---- Provided material

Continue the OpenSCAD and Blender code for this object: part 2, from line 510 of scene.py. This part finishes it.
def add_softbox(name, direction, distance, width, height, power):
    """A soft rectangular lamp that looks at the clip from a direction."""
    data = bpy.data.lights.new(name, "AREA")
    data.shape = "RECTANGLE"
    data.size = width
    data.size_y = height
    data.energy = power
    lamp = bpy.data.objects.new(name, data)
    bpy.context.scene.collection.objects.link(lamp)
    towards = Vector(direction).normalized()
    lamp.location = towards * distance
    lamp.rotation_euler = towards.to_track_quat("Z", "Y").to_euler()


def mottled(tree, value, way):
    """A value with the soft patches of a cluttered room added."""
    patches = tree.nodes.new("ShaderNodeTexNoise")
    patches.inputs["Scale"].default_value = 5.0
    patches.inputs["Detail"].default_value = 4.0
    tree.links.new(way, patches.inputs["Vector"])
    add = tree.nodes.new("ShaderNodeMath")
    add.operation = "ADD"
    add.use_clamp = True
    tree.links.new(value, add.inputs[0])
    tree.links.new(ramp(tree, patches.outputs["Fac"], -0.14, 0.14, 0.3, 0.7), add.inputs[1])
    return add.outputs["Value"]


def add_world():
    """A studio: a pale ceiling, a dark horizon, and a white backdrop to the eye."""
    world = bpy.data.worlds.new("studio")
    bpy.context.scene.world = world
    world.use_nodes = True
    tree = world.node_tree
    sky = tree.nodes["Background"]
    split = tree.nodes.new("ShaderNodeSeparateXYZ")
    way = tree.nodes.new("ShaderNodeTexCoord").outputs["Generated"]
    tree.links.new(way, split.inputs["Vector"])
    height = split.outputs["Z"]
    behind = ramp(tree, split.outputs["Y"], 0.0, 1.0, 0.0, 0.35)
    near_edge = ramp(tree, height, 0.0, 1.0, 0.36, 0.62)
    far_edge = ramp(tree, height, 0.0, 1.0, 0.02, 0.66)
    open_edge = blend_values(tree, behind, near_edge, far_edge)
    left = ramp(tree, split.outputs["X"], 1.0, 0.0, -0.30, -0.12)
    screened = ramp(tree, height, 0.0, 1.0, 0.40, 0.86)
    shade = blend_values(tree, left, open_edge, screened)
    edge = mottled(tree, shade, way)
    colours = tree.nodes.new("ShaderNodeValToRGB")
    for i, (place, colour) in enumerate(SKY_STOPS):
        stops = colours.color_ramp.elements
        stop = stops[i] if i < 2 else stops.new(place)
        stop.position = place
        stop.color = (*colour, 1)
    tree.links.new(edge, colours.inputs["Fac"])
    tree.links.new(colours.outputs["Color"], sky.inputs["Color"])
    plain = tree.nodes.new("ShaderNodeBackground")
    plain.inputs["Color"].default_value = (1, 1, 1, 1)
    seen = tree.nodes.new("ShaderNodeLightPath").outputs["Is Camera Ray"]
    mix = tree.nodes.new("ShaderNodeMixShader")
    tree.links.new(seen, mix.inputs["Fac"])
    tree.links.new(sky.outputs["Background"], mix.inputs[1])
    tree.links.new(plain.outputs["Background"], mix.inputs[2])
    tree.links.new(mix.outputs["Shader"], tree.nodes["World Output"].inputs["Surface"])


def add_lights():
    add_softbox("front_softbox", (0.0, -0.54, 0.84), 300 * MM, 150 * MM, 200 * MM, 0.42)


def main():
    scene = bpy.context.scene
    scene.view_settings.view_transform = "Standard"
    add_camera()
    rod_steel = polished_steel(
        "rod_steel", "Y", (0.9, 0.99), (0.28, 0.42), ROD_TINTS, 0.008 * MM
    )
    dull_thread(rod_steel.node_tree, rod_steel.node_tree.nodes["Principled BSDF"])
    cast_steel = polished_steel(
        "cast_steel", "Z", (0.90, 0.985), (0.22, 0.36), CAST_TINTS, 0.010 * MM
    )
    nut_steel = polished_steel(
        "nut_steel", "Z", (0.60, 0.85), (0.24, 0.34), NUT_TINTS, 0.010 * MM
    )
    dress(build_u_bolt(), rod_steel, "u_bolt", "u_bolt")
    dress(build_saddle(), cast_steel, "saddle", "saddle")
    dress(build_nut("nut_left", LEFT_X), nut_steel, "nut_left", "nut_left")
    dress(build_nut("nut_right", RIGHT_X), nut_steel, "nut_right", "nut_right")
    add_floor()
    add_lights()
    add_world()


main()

--------
---- Provided material

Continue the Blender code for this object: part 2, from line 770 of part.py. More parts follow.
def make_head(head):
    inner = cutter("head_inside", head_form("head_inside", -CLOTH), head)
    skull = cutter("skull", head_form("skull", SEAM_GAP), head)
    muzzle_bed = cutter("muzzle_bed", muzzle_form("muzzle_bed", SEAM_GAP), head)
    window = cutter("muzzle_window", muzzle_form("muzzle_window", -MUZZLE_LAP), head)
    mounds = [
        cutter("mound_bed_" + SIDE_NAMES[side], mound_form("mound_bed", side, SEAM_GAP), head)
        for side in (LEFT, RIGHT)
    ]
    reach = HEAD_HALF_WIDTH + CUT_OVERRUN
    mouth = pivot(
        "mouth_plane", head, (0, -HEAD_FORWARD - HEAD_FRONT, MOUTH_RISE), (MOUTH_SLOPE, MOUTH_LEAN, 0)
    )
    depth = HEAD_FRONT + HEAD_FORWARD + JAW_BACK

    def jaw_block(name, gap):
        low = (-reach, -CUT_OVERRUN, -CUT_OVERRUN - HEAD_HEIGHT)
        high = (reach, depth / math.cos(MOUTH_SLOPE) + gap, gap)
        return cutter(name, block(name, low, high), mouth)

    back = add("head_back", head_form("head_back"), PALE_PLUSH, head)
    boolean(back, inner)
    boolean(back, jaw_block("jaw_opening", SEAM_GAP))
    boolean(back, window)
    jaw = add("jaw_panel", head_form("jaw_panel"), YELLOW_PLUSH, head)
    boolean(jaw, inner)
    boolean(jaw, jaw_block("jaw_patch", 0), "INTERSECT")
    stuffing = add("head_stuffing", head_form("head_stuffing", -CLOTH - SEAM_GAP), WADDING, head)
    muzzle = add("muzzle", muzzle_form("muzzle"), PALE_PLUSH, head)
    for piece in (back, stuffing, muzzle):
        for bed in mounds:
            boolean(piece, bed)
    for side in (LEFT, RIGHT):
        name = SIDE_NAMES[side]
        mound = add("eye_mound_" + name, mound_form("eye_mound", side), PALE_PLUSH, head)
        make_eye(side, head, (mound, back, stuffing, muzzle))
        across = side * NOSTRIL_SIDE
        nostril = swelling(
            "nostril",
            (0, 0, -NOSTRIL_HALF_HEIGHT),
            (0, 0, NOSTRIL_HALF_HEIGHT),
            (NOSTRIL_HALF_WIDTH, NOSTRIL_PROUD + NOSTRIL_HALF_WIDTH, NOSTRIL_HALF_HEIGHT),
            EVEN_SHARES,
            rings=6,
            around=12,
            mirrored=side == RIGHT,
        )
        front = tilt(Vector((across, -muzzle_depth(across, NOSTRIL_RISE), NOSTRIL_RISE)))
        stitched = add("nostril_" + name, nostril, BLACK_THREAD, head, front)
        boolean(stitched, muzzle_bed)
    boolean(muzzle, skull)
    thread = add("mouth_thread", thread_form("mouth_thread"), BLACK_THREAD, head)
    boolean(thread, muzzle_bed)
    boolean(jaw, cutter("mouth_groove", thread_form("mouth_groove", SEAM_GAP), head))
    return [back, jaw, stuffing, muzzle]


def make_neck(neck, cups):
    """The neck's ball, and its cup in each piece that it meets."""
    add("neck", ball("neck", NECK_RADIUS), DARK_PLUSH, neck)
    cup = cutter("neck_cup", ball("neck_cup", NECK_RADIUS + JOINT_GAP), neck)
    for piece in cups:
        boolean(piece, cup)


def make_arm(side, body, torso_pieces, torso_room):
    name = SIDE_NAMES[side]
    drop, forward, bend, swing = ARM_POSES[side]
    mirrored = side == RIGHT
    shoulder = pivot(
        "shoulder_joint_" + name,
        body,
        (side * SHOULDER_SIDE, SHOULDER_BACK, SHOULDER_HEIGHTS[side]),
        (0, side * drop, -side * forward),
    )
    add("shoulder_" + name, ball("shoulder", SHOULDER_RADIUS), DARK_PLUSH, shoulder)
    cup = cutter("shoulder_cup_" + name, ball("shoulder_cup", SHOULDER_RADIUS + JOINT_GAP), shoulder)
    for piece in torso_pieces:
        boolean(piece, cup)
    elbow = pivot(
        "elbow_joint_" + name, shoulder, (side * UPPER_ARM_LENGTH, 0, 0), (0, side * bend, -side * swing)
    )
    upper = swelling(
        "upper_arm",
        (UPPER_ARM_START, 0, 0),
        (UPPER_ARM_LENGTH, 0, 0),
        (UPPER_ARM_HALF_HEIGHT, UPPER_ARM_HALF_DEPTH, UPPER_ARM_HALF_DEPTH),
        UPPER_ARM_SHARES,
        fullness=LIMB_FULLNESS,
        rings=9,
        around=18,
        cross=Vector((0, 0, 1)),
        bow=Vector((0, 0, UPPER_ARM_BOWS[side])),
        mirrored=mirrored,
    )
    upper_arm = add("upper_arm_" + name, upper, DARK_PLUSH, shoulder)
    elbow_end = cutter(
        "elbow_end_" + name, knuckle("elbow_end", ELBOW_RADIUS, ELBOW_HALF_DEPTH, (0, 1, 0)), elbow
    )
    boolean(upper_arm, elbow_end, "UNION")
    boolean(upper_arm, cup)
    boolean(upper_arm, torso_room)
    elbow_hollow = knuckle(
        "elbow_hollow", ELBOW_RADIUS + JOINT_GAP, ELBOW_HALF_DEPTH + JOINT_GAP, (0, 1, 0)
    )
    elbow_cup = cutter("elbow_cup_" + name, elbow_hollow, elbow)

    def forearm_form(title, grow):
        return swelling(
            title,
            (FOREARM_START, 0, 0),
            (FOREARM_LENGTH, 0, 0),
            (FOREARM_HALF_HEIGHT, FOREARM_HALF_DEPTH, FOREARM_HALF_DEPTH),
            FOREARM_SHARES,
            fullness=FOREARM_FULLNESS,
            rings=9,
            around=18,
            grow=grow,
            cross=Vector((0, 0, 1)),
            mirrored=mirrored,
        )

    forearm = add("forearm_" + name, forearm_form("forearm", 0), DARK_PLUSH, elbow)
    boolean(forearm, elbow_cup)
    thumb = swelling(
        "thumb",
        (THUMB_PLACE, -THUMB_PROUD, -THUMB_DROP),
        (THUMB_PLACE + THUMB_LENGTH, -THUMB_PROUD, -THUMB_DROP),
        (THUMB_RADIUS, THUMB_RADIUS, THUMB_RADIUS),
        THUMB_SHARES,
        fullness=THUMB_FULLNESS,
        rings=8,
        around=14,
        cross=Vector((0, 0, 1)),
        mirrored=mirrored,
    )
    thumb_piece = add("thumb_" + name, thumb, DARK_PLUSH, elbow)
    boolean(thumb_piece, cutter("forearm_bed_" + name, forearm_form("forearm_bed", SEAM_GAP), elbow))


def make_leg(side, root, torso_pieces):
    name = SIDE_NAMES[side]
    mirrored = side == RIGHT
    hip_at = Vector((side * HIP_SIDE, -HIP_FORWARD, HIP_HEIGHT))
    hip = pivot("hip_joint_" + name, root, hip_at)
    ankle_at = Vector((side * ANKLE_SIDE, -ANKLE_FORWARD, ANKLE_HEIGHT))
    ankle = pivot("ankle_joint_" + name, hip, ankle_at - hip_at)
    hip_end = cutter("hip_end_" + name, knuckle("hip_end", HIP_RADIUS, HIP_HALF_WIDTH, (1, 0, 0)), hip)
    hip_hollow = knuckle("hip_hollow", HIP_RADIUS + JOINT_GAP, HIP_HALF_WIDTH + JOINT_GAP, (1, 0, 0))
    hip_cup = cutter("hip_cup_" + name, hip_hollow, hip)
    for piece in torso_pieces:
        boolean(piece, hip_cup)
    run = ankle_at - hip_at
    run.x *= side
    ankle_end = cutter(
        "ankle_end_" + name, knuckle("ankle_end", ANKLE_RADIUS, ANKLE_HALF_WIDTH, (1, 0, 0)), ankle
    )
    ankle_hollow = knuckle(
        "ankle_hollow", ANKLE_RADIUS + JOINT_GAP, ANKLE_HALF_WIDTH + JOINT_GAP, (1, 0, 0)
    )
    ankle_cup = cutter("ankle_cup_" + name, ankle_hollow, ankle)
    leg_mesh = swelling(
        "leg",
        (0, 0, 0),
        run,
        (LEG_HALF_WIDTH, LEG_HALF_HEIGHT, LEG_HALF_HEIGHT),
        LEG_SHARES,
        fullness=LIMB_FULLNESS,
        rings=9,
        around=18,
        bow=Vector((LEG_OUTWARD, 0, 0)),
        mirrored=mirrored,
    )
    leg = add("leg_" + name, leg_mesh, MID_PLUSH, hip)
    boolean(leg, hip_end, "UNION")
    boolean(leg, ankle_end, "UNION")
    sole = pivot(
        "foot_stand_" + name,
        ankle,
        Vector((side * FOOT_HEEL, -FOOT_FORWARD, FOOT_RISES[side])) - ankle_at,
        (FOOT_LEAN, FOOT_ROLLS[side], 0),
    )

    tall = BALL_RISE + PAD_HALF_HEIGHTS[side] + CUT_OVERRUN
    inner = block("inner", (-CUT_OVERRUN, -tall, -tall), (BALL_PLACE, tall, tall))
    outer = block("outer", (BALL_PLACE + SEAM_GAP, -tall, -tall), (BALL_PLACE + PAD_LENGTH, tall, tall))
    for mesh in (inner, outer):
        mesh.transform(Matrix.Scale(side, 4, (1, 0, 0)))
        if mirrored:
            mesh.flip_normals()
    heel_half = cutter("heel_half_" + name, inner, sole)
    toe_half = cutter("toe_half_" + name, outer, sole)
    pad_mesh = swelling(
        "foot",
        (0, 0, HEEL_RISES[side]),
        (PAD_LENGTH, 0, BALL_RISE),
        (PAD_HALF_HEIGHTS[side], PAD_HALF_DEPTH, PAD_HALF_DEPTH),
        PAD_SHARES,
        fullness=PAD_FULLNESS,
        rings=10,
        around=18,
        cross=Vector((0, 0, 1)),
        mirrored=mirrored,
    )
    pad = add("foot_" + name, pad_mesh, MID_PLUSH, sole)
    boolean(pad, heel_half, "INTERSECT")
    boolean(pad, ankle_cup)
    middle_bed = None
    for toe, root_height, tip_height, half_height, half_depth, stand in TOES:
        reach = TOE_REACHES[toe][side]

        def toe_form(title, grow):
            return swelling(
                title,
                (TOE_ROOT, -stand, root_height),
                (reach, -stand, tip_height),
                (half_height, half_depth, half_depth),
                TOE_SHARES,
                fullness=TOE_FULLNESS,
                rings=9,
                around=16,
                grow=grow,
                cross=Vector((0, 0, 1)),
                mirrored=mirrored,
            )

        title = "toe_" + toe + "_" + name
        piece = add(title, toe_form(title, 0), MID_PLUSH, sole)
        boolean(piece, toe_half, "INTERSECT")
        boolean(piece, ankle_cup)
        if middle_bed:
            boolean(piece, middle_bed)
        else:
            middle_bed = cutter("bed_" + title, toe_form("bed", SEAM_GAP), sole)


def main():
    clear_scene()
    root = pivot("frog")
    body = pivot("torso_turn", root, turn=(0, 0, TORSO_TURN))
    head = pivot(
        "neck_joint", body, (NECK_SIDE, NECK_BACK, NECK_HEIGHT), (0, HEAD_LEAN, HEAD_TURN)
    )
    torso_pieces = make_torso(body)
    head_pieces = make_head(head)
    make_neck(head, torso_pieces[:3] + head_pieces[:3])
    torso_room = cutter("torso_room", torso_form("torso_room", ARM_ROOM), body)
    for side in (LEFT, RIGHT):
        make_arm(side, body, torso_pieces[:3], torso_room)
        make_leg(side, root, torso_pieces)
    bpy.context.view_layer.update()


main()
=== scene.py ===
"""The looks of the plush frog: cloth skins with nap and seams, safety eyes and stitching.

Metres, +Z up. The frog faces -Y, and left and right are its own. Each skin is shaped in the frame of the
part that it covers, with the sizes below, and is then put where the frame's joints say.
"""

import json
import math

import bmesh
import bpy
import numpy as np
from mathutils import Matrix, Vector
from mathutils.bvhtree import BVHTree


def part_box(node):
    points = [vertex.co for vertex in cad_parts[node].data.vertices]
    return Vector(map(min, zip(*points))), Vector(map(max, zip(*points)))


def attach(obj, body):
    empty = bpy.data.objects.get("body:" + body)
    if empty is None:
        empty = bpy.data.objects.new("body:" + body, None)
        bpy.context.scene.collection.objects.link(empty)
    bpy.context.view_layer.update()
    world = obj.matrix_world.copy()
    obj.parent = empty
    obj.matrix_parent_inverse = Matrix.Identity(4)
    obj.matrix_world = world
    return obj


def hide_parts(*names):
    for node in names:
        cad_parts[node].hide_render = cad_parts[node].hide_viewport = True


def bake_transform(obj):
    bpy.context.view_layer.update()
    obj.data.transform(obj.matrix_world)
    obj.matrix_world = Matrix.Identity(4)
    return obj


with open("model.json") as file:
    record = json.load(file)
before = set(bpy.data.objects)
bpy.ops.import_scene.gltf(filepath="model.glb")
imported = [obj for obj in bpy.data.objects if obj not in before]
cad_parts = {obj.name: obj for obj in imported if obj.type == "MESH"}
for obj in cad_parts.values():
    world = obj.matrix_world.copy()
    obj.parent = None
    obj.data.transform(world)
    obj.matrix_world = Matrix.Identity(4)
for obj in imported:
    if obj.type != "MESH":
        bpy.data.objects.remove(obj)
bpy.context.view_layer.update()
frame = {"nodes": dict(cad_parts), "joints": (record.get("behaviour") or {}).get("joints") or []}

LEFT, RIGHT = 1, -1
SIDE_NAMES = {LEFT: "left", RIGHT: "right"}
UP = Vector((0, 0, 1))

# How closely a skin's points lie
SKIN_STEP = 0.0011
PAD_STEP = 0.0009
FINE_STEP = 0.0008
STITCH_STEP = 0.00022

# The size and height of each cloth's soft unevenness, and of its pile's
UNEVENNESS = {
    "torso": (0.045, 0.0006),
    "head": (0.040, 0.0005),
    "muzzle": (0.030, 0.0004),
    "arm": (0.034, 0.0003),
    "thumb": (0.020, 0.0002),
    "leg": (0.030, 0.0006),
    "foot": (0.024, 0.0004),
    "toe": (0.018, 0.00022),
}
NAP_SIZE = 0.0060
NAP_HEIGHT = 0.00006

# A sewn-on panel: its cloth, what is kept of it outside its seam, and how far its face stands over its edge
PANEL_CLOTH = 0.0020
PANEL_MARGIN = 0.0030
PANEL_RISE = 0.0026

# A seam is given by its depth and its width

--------

» **Task**
Reproduce word for word the material above, beginning with the line that contains "head_pieces = make_head(head)" and ending with the line that contains "if empty is".

» **Response**
    head_pieces = make_head(head)
    make_neck(head, torso_pieces[:3] + head_pieces[:3])
    torso_room = cutter("torso_room", torso_form("torso_room", ARM_ROOM), body)
    for side in (LEFT, RIGHT):
        make_arm(side, body, torso_pieces[:3], torso_room)
        make_leg(side, root, torso_pieces)
    bpy.context.view_layer.update()


main()
=== scene.py ===
"""The looks of the plush frog: cloth skins with nap and seams, safety eyes and stitching.

Metres, +Z up. The frog faces -Y, and left and right are its own. Each skin is shaped in the frame of the
part that it covers, with the sizes below, and is then put where the frame's joints say.
"""

import json
import math

import bmesh
import bpy
import numpy as np
from mathutils import Matrix, Vector
from mathutils.bvhtree import BVHTree


def part_box(node):
    points = [vertex.co for vertex in cad_parts[node].data.vertices]
    return Vector(map(min, zip(*points))), Vector(map(max, zip(*points)))


def attach(obj, body):
    empty = bpy.data.objects.get("body:" + body)
    if empty is None:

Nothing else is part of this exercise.